Photographer: marc schultz

David Reali's hats aren't like most other hats. 

They don't feature the names of sports teams, or company brands. 

Instead they catch the eye with intricate embroidery — a shimmering black rose, the face of artist Jean-Michel Basquiat — and life-affirming, inspirational slogans. 

"The thing I enjoy most is seeing people walking down the street wearing my stuff," Reali told me. 

The Schenectady-based Reali started his hat business about a year ago, when he purchased an embroidery machine. 

He buys the baseball-style caps from a manufacturer and stitches his designs onto them. One of his newer and more popular caps depicts the Mohawk Indian word from which the name of Reali's hometown is derived: skahnehtati. On the back of the hat is a picture of a feather. 

Back in August, I wrote about plans to build a "Makers' Space" on Hamilton Hill, as part of the new Hillside View affordable housing development. 

The idea is to create a place where entrepreneurs and artists can develop innovative projects and plant the seeds for small businesses. I loved the idea, but I also wondered who would fill it. Who are Schenectady's entrepreneurs and artists — its makers, if you will? 

I now have a partial answer to that question: They're people like Reali, people who make and sell their own wares, who view designing and creating their own products as a form of expression and an artistic outlet. 

"I've always been creative, since I was a little kid," Reali told me, when we chatted over coffee last week. 

I like Reali's hats, because they're unique, attractive and made with ingenuity and care. 

But what impresses me most about them is that they exist at all. 

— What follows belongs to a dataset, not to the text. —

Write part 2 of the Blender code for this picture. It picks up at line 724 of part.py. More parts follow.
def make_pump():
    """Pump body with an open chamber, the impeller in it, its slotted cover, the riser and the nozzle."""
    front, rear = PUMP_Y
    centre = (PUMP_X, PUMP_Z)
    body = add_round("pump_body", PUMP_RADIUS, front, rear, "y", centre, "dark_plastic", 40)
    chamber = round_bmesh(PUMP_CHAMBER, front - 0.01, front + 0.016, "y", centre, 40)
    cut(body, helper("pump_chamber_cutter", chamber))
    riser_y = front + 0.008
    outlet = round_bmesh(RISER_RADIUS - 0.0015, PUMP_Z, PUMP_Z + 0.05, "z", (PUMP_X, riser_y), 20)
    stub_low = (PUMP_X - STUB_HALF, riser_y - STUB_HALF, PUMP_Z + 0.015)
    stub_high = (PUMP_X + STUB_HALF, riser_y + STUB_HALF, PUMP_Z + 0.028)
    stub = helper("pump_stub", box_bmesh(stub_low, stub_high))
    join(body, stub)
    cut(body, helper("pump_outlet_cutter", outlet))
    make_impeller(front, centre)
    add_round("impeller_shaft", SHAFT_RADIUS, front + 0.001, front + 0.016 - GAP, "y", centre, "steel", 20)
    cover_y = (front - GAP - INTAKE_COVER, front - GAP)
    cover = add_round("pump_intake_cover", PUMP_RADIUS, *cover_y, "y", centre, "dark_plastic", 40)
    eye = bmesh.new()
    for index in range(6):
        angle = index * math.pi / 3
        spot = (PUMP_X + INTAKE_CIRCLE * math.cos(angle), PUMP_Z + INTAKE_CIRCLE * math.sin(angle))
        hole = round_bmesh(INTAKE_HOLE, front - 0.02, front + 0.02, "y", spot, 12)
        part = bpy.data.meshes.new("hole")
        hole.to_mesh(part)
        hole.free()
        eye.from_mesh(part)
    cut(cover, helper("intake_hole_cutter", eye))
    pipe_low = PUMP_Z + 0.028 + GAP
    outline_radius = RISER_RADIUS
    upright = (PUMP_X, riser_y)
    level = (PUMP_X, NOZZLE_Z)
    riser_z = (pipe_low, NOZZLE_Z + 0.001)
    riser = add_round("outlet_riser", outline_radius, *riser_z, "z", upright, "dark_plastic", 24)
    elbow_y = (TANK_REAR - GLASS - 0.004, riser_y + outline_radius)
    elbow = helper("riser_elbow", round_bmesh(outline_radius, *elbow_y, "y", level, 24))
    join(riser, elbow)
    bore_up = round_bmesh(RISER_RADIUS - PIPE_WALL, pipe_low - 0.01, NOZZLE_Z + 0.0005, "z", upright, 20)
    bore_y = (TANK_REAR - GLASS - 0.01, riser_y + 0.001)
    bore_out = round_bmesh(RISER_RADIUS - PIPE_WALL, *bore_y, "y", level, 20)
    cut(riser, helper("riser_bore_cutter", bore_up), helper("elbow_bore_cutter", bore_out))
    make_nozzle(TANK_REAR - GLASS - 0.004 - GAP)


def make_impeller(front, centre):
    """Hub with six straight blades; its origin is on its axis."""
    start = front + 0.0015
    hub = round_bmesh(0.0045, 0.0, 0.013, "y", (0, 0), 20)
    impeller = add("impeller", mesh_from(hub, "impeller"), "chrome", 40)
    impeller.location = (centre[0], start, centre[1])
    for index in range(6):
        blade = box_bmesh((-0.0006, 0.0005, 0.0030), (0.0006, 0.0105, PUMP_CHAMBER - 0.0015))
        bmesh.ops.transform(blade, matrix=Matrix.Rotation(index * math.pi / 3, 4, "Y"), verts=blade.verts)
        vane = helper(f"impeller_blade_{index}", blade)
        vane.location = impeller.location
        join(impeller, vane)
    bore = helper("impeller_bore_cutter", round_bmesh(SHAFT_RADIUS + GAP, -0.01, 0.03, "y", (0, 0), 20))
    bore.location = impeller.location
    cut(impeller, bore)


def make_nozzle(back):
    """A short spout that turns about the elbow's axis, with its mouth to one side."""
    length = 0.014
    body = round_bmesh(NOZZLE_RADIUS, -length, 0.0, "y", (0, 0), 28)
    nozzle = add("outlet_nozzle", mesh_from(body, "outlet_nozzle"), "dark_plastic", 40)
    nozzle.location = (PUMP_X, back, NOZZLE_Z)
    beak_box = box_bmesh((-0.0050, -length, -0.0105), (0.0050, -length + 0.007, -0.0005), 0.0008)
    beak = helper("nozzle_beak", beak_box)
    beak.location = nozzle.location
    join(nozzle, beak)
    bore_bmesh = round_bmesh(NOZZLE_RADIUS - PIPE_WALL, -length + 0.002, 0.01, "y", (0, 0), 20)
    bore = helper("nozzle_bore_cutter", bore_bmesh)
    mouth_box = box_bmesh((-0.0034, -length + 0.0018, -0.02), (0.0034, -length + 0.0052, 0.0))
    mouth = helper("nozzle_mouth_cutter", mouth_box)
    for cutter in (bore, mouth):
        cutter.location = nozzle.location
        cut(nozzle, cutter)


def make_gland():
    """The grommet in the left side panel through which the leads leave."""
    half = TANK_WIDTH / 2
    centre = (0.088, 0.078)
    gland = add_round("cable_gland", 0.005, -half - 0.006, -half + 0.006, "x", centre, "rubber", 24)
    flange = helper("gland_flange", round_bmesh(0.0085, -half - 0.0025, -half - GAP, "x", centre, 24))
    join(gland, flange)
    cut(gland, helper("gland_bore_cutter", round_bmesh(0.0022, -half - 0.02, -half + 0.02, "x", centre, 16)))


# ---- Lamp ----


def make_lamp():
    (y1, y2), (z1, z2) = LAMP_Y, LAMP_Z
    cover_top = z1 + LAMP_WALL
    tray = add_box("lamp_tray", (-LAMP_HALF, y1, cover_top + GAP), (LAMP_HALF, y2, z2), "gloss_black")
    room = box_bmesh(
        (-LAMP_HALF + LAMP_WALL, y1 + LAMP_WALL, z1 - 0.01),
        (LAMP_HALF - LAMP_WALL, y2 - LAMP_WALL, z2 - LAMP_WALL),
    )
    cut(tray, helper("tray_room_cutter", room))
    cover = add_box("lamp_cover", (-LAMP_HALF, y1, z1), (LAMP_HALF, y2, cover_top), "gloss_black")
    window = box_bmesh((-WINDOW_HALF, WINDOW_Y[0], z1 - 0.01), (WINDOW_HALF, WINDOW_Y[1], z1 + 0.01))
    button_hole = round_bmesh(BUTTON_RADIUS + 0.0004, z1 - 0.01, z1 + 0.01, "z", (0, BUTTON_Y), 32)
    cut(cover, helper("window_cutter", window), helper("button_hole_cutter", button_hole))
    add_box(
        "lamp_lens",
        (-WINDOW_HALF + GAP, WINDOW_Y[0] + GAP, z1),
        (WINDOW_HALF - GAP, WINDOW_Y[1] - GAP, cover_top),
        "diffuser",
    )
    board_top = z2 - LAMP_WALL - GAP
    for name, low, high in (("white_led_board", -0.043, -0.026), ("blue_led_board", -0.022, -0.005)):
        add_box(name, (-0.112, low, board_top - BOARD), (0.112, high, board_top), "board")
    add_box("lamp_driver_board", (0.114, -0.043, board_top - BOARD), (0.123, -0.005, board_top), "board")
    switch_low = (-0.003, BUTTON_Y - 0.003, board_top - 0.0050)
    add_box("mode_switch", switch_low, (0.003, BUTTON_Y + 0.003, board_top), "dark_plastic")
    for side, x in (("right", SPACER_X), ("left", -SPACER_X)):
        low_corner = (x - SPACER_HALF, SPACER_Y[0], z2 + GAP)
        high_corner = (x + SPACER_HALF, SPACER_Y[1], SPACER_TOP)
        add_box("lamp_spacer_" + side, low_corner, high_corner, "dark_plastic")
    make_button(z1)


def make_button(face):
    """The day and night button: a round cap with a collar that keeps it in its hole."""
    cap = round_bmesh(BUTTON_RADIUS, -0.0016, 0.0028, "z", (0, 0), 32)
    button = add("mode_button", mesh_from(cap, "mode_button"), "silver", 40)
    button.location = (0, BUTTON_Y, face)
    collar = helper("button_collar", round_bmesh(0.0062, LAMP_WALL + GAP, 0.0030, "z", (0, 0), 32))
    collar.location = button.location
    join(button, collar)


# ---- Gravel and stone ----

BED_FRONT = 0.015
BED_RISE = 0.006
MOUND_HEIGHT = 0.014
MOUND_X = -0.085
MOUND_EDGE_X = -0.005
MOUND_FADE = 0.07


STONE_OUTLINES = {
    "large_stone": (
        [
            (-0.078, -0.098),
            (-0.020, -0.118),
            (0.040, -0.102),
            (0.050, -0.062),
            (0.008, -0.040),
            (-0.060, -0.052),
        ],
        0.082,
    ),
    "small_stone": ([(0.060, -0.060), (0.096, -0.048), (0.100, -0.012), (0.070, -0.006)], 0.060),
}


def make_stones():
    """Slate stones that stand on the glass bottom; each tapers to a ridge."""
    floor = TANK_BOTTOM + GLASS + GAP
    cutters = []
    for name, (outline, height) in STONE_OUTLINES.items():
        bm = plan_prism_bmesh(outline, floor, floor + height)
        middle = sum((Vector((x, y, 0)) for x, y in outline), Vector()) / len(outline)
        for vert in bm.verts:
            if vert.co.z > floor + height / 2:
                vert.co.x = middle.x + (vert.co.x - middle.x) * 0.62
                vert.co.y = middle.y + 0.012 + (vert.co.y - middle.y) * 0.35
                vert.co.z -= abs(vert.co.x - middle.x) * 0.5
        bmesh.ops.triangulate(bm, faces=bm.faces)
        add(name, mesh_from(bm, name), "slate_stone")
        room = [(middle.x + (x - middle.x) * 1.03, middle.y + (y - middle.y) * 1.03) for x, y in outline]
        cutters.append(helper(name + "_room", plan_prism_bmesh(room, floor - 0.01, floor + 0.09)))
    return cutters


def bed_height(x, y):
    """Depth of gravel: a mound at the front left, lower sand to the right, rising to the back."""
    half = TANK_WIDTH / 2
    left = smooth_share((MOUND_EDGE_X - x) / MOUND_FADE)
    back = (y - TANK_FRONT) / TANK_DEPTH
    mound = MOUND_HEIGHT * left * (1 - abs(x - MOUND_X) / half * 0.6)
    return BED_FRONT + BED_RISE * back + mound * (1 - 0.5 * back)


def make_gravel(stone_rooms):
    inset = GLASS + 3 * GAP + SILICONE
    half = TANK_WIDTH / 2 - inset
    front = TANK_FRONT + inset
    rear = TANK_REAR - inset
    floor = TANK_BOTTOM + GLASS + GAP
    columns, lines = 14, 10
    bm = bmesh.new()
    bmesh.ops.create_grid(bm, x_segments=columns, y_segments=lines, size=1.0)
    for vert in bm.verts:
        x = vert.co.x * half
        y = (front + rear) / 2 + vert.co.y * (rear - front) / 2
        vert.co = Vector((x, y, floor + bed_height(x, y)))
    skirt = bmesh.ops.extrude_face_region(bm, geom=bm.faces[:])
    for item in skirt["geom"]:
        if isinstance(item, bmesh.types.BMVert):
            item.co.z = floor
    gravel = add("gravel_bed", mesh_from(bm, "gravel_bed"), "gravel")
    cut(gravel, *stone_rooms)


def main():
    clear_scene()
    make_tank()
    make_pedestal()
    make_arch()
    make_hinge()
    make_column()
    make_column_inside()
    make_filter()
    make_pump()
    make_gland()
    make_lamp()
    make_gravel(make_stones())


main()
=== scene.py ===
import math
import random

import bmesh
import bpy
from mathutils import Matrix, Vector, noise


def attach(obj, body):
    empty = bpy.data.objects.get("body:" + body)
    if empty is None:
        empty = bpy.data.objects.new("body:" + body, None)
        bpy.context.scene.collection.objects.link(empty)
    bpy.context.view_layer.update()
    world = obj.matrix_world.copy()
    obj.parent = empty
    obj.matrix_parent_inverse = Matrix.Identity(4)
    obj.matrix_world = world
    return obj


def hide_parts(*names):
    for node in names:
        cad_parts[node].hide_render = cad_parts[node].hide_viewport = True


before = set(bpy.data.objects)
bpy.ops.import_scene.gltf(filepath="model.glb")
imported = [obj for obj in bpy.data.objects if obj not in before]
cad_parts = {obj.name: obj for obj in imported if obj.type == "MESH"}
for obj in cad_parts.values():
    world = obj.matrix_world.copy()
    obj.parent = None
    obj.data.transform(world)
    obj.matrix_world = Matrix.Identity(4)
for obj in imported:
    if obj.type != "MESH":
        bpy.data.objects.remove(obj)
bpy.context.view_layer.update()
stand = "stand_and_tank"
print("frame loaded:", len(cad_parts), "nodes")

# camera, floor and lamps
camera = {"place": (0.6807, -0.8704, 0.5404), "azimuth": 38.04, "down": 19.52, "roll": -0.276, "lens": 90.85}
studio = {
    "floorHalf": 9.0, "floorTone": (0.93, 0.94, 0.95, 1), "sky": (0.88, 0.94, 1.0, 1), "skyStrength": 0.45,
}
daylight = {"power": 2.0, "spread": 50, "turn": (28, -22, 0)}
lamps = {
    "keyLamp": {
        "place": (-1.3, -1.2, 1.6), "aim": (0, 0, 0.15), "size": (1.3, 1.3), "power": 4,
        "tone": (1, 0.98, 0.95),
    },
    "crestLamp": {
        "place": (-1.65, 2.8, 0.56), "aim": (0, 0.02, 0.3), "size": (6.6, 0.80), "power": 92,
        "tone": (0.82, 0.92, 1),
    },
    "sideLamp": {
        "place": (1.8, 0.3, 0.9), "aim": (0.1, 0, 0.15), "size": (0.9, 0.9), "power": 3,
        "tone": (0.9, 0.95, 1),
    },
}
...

Reali's apparel work is something he does in his off hours — the 31-year-old has a full-time job, which is how I first met him. 

He works for the Schenectady non-profit organization The Center for Community Justice, where he helps ex-prisoners obtain employment and runs a program that helps non-violent juvenile offenders make amends and learn how to stay out of future trouble. 

Reali's work is time-consuming and challenging, and I was surprised to learn that he spends a big chunk of his leisure time embroidering, marketing and selling hats. 

"I do this before I go to work and when I get home," Reali said. "I do it until I complete an order, or until I get tired." 

Since he got his business up and running, he's sold more than 1,000 hats, and has plans to expand in 2018, to hoodies, crewneck sweatshirts, jackets, scarves and socks. 

"I have a lot of new designs for 2018," Reali said. "Some of my designs will carry over, but they will be revamped." 

Prior to launching his business (with a friend, with whom he has since parted ways), Reali had never embroidered before. But he knew he wanted to do something creative, and he started researching how to embroider hats. 

Reali believes hats are a way for people to express themselves, and that he can help spread an empowering and positive message with his caps. Even the name of his business - Love Yourself First - expresses an underlying philosophy. 

"[Love Yourself First] is how I try to get people to feel about themselves," Reali said. "It's an expression of self-love and self-empowerment. ... I want to help boost people's confidence. I want to be the voice that reminds you that you're good enough. Who cares what other people think? Do what you're meant to do." 

In addition to designing and selling his own hats, Reali also does custom embroidery. Most of his sales take place online, where he has a webpage (www.lyf.supply) and a presence on sites such as Facebook and Instagram. 

"You have to make the world aware that you exist, so when you put out a product people will buy it," Reali said. 

It's hard work. 

"A lot of the work, it's tedious," Reali said. "There are a lot of long hours. Sometimes the [embroidery machine] breaks." 

But Reali doesn't really seem to mind. 

"I'm happy knowing I have a purpose in life," he said. 

I'm happy knowing that Reali's work has found an appreciative market.

Local artists and entrepreneurs should be a source of pride, and with any luck Reali's business will continue to grow. I know I'm looking forward to seeing his new designs, and perhaps even buying a hat or a sweatshirt, if one catches my fancy.